Pricing is $25/month per location, added to existing Lead Oracle AI plans. No setup fees, monthly billing, cancel anytime.
The ROI Calculation
The math on citation management software is straightforward:
Manual citation management for one business location: ~30–50 hours annually at whatever your (or your team's) hourly rate is.
Automated citation management: $25/month = $300/year per location.
Beyond the cost calculation, there's the ranking impact. Businesses with consistent citations across 50+ directories rank higher in the Local Pack than businesses with the same GBP optimization but inconsistent off-site data. The ranking improvement isn't linear — showing up in the top 3 Local Pack results versus positions 4–7 can mean 5–10x the click volume. For a local business, that's the difference between a full schedule and a slow month.

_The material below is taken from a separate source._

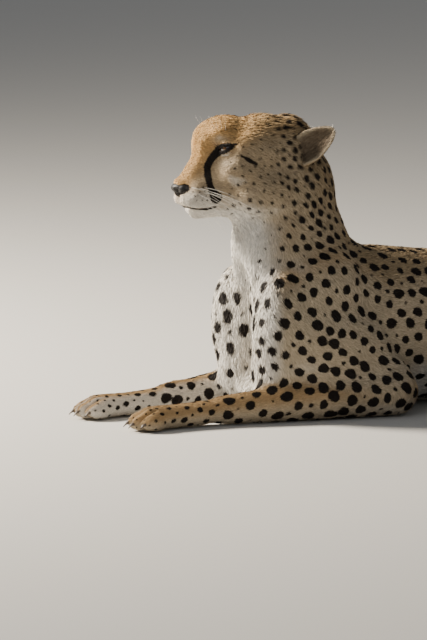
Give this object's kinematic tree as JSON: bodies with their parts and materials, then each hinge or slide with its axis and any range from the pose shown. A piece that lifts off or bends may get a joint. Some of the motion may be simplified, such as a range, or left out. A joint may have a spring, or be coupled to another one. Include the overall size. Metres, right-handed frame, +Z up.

For agencies: citation management as a productized service is typically sold at $50–$100/location/month to clients. At a $25 cost, that's a 2–4x margin on a recurring service that requires minimal ongoing management after setup.
Bottom Line
Citation building software is infrastructure. It's not flashy, but it determines whether every other marketing channel works correctly — whether Google Maps routes customers to the right place, whether AI assistants recommend your business with accurate information, whether your phone number rings when someone tries to call from a directory listing.
The businesses that dominate local search in 2026 treat citations the same way they treat hosting: foundational infrastructure that you pay to maintain reliably, not a one-time project that you do and forget. Automated tools make that maintenance essentially zero-touch once configured.
One accurate master record, distributed everywhere, monitored daily. That's it.